For different authentication types, refer to the following sections on prerequisites and JSON samples, respectively:

Tip

If you hit error with error code as "UserErrorFailedToConnectToSqlServer" and message like "The session limit for the database is XXX and has been reached.", add Pooling=false to your connection string and try again.

SQL authentication

Linked service example that uses SQL authentication

{
    "name": "AzureSqlDWLinkedService",
    "properties": {
        "type": "AzureSqlDW",
        "typeProperties": {
            "connectionString": {
                "type": "SecureString",
                "value": "Server=tcp:<servername>.database.windows.net,1433;Database=<databasename>;User ID=<username>@<servername>;Password=<password>;Trusted_Connection=False;Encrypt=True;Connection Timeout=30"
            }
        },
        "connectVia": {
            "referenceName": "<name of Integration Runtime>",
            "type": "IntegrationRuntimeReference"
        }
    }
}

Password in Azure Key Vault:

{
    "name": "AzureSqlDWLinkedService",
    "properties": {
        "type": "AzureSqlDW",
        "typeProperties": {
            "connectionString": {
                "type": "SecureString",
                "value": "Server=tcp:<servername>.database.windows.net,1433;Database=<databasename>;User ID=<username>@<servername>;Trusted_Connection=False;Encrypt=True;Connection Timeout=30"
            },
            "password": { 
                "type": "AzureKeyVaultSecret", 
                "store": { 
                    "referenceName": "<Azure Key Vault linked service name>", 
                    "type": "LinkedServiceReference" 
                }, 
                "secretName": "<secretName>" 
            }
        },
        "connectVia": {
            "referenceName": "<name of Integration Runtime>",
            "type": "IntegrationRuntimeReference"
        }
    }
}

Service principal authentication

To use service principal-based Azure AD application token authentication, follow these steps:

  1. Create an Azure Active Directory application from the Azure portal. Make note of the application name and the following values that define the linked service:

    • Application ID
    • Application key
    • Tenant ID
  2. Provision an Azure Active Directory administrator for your Azure SQL server on the Azure portal if you haven't already done so. The Azure AD administrator can be an Azure AD user or Azure AD group. If you grant the group with managed identity an admin role, skip steps 3 and 4. The administrator will have full access to the database.

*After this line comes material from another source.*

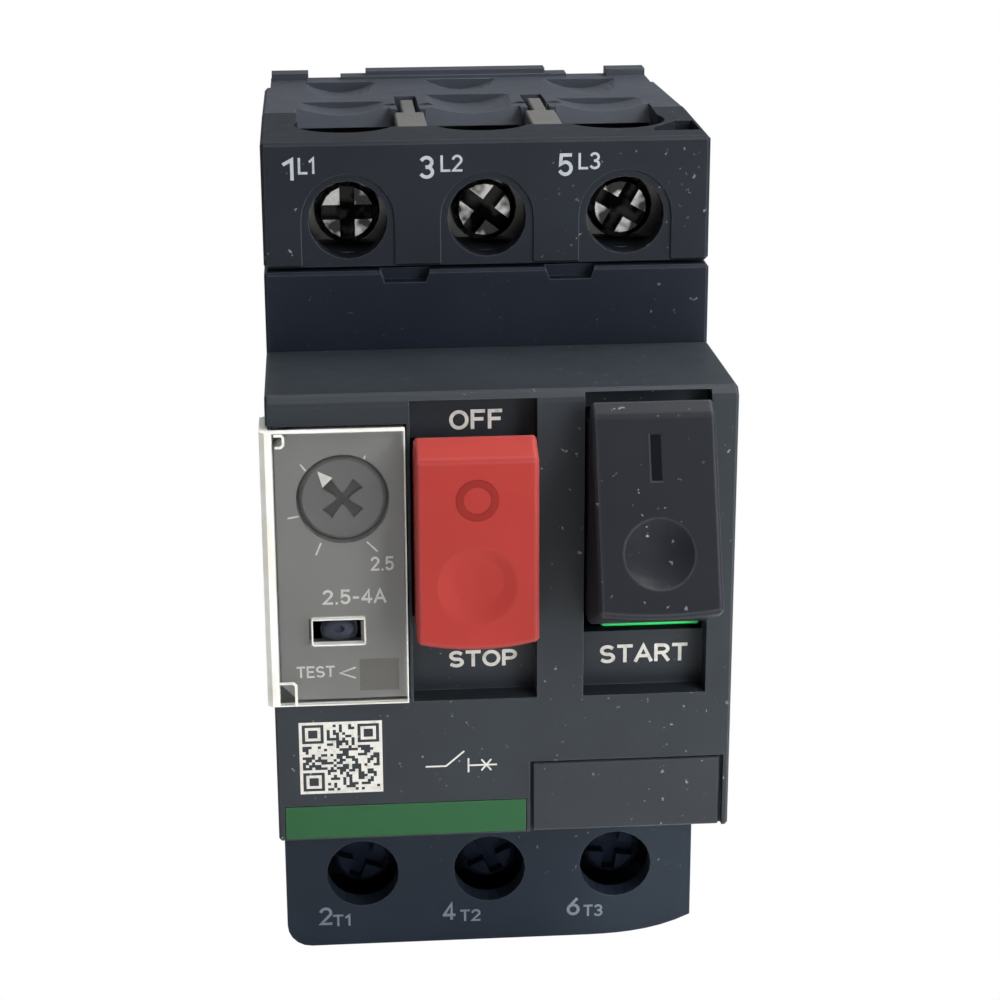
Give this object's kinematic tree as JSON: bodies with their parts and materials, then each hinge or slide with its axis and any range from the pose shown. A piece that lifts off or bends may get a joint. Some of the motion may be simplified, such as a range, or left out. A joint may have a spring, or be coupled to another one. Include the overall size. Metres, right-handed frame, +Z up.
{
  "type": "motor protection breaker",
  "caption": "Three pole motor protection breaker for a 35 mm rail: sloping start button, stop button, current dial under a clear lid, screw terminals above and below.",
  "frame": {"origin": "middle of the flat seat on the rear that rests on the 35 mm rail, on the rail's centre line", "axes": "+Y towards the rail and the panel behind, -Y out of the front with the buttons, +Z up to the supply terminals, +X to the right as seen from the front"},
  "size_m": [0.0451, 0.0781, 0.089],
  "materials": {
    "base_shell": "fine matt texture",
    "upper_shell": "fine matt texture",
    "lower_shell": "fine matt texture",
    "middle_shell": "fine matt texture",
    "nose_shell": "fine matt texture",
    "setting_plate": "satin",
    "dial": "satin",
    "clear_lid": "clear polished",
    "marker_plate": "satin",
    "stripe": "satin",
    "stop_button": "semi gloss",
    "start_button": "semi gloss",
    "state_flag": "semi gloss",
    "trip_slide": "semi gloss",
    "pole_key": "matt",
    "rail_latch": "matt",
    "plated_steel": "zinc plated",
    "frame_steel": "rolled sheet",
    "copper": "rolled copper alloy",
    "coil_wire": "enamelled",
    "bobbin": "moulded",
    "bimetal": "rolled strip",
    "lever": "moulded",
    "carrier": "moulded",
    "spring_steel": "drawn wire"
  },
  "bodies": {
    "housing": {"rear_base": "base_shell", "upper_terminal_cover": "upper_shell", "lower_terminal_cover": "lower_shell", "middle_housing": "middle_shell", "nose_cover": "nose_shell", "setting_plate": "setting_plate", "marker_plate": "marker_plate", "green_stripe": "stripe", "mechanism_frame": "frame_steel", "pivot_pin": "plated_steel", "pole_key_left": "pole_key", "pole_key_right": "pole_key", "stop_spring": "spring_steel", "latch_spring": "spring_steel", "line_terminal_1": "copper", "load_terminal_1": "copper", "load_contact_1": "copper", "arc_chute_1": "frame_steel", "coil_bobbin_1": "bobbin", "trip_coil_1": "coil_wire", "bimetal_1": "bimetal", "line_terminal_2": "copper", "load_terminal_2": "copper", "load_contact_2": "copper", "arc_chute_2": "frame_steel", "coil_bobbin_2": "bobbin", "trip_coil_2": "coil_wire", "bimetal_2": "bimetal", "line_terminal_3": "copper", "load_terminal_3": "copper", "load_contact_3": "copper", "arc_chute_3": "frame_steel", "coil_bobbin_3": "bobbin", "trip_coil_3": "coil_wire", "bimetal_3": "bimetal"},
    "start_actuator": {"start_button": "start_button", "state_flag": "state_flag"},
    "stop_actuator": {"stop_button": "stop_button"},
    "start_toggle": {"start_lever": "lever"},
    "release_toggle": {"release_lever": "lever"},
    "contact_bar": {"contact_carrier": "carrier", "moving_contact_1": "copper", "moving_contact_2": "copper", "moving_contact_3": "copper"},
    "setting_knob": {"current_dial": "dial"},
    "trip_bar": {"trip_slide": "trip_slide"},
    "lid": {"sealing_cover": "clear_lid"},
    "latch": {"rail_latch": "rail_latch"},
    "line_1_clamp_body": {"line_1_clamp": "plated_steel"},
    "line_1_screw_body": {"line_1_screw": "plated_steel"},
    "line_2_clamp_body": {"line_2_clamp": "plated_steel"},
    "line_2_screw_body": {"line_2_screw": "plated_steel"},
    "line_3_clamp_body": {"line_3_clamp": "plated_steel"},
    "line_3_screw_body": {"line_3_screw": "plated_steel"},
    "load_1_clamp_body": {"load_1_clamp": "plated_steel"},
    "load_1_screw_body": {"load_1_screw": "plated_steel"},
    "load_2_clamp_body": {"load_2_clamp": "plated_steel"},
    "load_2_screw_body": {"load_2_screw": "plated_steel"},
    "load_3_clamp_body": {"load_3_clamp": "plated_steel"},
    "load_3_screw_body": {"load_3_screw": "plated_steel"}
  },
  "joints": [
    {"name": "start_press", "type": "slide", "parent": "housing", "child": "start_actuator", "axis": [0, 1, 0], "range_m": [0, 0.004]},
    {"name": "contact_close", "type": "slide", "parent": "housing", "child": "contact_bar", "axis": [0, 1, 0], "range_m": [0, 0.0024]},
    {"name": "start_lever_swing", "type": "hinge", "parent": "housing", "child": "start_toggle", "pos_m": [0, -0.0369, -0.0025], "axis": [-1, 0, 0], "range_deg": [0, 14.01]},
    {"name": "stop_press", "type": "slide", "parent": "housing", "child": "stop_actuator", "axis": [0, 1, 0], "range_m": [0, 0.003], "stiffness_N_per_m": 300, "springref_m": -0.003, "deforming": ["stop_spring"]},
    {"name": "release_lever_swing", "type": "hinge", "parent": "housing", "child": "release_toggle", "pos_m": [0, -0.0369, -0.0025], "axis": [-1, 0, 0], "range_deg": [0, 11.7]},
    {"name": "dial_turn", "type": "hinge", "parent": "housing", "child": "setting_knob", "pos_m": [-0.0152, -0.0596, 0.0144], "axis": [0, -1, 0], "range_deg": [0, 180]},
    {"name": "test_push", "type": "slide", "parent": "housing", "child": "trip_bar", "axis": [-1, 0, 0], "range_m": [0, 0.0008], "stiffness_N_per_m": 200, "springref_m": -0.002},
    {"name": "lid_open", "type": "hinge", "parent": "housing", "child": "lid", "pos_m": [-0.0215, -0.0556, 0.0077], "axis": [0, 0, -1], "range_deg": [0, 100]},
    {"name": "latch_pull", "type": "slide", "parent": "housing", "child": "latch", "axis": [0, 0, -1], "range_m": [0, 0.004], "stiffness_N_per_m": 800, "springref_m": -0.004, "deforming": ["latch_spring"]},
    {"name": "line_1_clamp_slide", "type": "slide", "parent": "housing", "child": "line_1_clamp_body", "axis": [0, 1, 0], "range_m": [0, 0.0034]},
    {"name": "line_1_screw_turn", "type": "hinge", "parent": "line_1_clamp_body", "child": "line_1_screw_body", "pos_m": [-0.0138, -0.0356, 0.03665], "axis": [0, 1, 0], "range_deg": [0, 1748.6]},
    {"name": "line_2_clamp_slide", "type": "slide", "parent": "housing", "child": "line_2_clamp_body", "axis": [0, 1, 0], "range_m": [0, 0.0034]},
    {"name": "line_2_screw_turn", "type": "hinge", "parent": "line_2_clamp_body", "child": "line_2_screw_body", "pos_m": [0, -0.0356, 0.03665], "axis": [0, 1, 0], "range_deg": [0, 1748.6]},
    {"name": "line_3_clamp_slide", "type": "slide", "parent": "housing", "child": "line_3_clamp_body", "axis": [0, 1, 0], "range_m": [0, 0.0034]},
    {"name": "line_3_screw_turn", "type": "hinge", "parent": "line_3_clamp_body", "child": "line_3_screw_body", "pos_m": [0.0138, -0.0356, 0.03665], "axis": [0, 1, 0], "range_deg": [0, 1748.6]},
    {"name": "load_1_clamp_slide", "type": "slide", "parent": "housing", "child": "load_1_clamp_body", "axis": [0, 1, 0], "range_m": [0, 0.0034]},
    {"name": "load_1_screw_turn", "type": "hinge", "parent": "load_1_clamp_body", "child": "load_1_screw_body", "pos_m": [-0.0138, -0.0339, -0.0359], "axis": [0, 1, 0], "range_deg": [0, 1748.6]},
    {"name": "load_2_clamp_slide", "type": "slide", "parent": "housing", "child": "load_2_clamp_body", "axis": [0, 1, 0], "range_m": [0, 0.0034]},
    {"name": "load_2_screw_turn", "type": "hinge", "parent": "load_2_clamp_body", "child": "load_2_screw_body", "pos_m": [0, -0.0339, -0.0359], "axis": [0, 1, 0], "range_deg": [0, 1748.6]},
    {"name": "load_3_clamp_slide", "type": "slide", "parent": "housing", "child": "load_3_clamp_body", "axis": [0, 1, 0], "range_m": [0, 0.0034]},
    {"name": "load_3_screw_turn", "type": "hinge", "parent": "load_3_clamp_body", "child": "load_3_screw_body", "pos_m": [0.0138, -0.0339, -0.0359], "axis": [0, 1, 0], "range_deg": [0, 1748.6]}
  ],
  "couplings": [
    {"joint": "contact_close", "follows": "start_press", "ratio": 0.6},
    {"joint": "start_lever_swing", "follows": "start_press", "rad_per_m": 61.087},
    {"joint": "release_lever_swing", "follows": "stop_press", "rad_per_m": 68},
    {"joint": "line_1_screw_turn", "follows": "line_1_clamp_slide", "rad_per_m": 8976},
    {"joint": "line_2_screw_turn", "follows": "line_2_clamp_slide", "rad_per_m": 8976},
    {"joint": "line_3_screw_turn", "follows": "line_3_clamp_slide", "rad_per_m": 8976},
    {"joint": "load_1_screw_turn", "follows": "load_1_clamp_slide", "rad_per_m": 8976},
    {"joint": "load_2_screw_turn", "follows": "load_2_clamp_slide", "rad_per_m": 8976},
    {"joint": "load_3_screw_turn", "follows": "load_3_clamp_slide", "rad_per_m": 8976}
  ]
}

  3. Create contained database users for the service principal. Connect to the data warehouse from or to which you want to copy data by using tools like SSMS, with an Azure AD identity that has at least ALTER ANY USER permission. Run the following T-SQL:

    CREATE USER [your application name] FROM EXTERNAL PROVIDER;
    
  4. Grant the service principal needed permissions as you normally do for SQL users or others. Run the following code, or refer to more options here. If you want to use PolyBase to load the data, learn the required database permission.

    EXEC sp_addrolemember db_owner, [your application name];
    
  5. Configure an Azure SQL Data Warehouse linked service in Azure Data Factory.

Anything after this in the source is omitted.